改訂新版 世界大百科事典 「五稜郭の戦」の意味・わかりやすい解説
五稜郭の戦 (ごりょうかくのたたかい)
明治維新時,北海道における旧幕軍と新政府軍の戊辰戦争最後の戦い。箱館戦争ともいう。新政府は蝦夷地に箱館府を設置し,松前藩などがこの警備に当たった。一方,旧幕府海軍副総裁榎本武揚は,1868年(明治1)8月19日,旧幕府軍艦8隻で旧幕臣やフランス人士官らとともに品川沖を脱し,途中仙台で前老中板倉勝静,同小笠原長行,前歩兵奉行大鳥圭介らを加え,総勢2800余人を乗せ,10月20日蝦夷地鷲ノ木(現,茅部郡森町)に上陸した。

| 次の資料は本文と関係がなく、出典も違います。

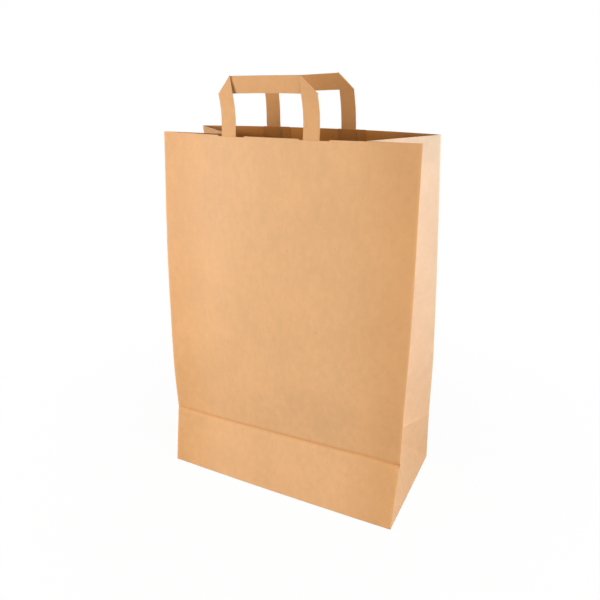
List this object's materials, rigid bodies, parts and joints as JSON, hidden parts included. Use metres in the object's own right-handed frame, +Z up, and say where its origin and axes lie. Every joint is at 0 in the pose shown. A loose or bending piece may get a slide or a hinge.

ついで箱館府知事清水谷公考を青森へ敗走させ,松前城を陥れ,藩主松前徳広を津軽へ逃走させた。12月15日,榎本は総裁に就き,松平太郎副総裁,荒井郁之助海軍奉行,大鳥圭介陸軍奉行,永井尚志箱館奉行,人見勝太郎松前奉行,土方歳三陸軍奉行並などからなる蝦夷島政権を樹立し,箱館の堅塁五稜郭を本営とした。旧幕軍は,この政権を,諸外国に,交戦権を持つ独立政権と認めさせ,局外中立をとらせようとしたが,やがて局外中立は撤廃された。このため,旧幕府がアメリカに発注していた新鋭の甲鉄艦が新政府軍に引き渡され,また旧幕軍の主力艦開陽丸が江差の戦で破壊したため,海軍力も新政府軍が優勢になった。新政府軍は,翌69年春,諸藩兵約7000人を青森に集結させ,反撃の準備を終えた。旧幕府軍の新政府軍艦隊に対する宮古湾の奇襲も失敗し,4月9日,山田顕義海軍参謀の率いる新政府軍が乙部に上陸し,新政府軍と旧幕府軍の戦闘は,松前,箱館などの要地で5月中旬まで続いた。5月18日,旧幕軍の榎本総裁らは降伏し,20日には,弁天砲台で最後まで抵抗した永井尚志も降伏して戦闘は終了した。降伏兵士は諸藩に,榎本や大鳥らの幹部は東京に投獄されたが,のち,72年までに,いずれも放免された。この戦争によって,箱館や松前では,多額の運上金や役夫を徴され,市街の多くを焼失し,約4万両の旧幕軍発行の贋金は,津軽地方にまで及んだ。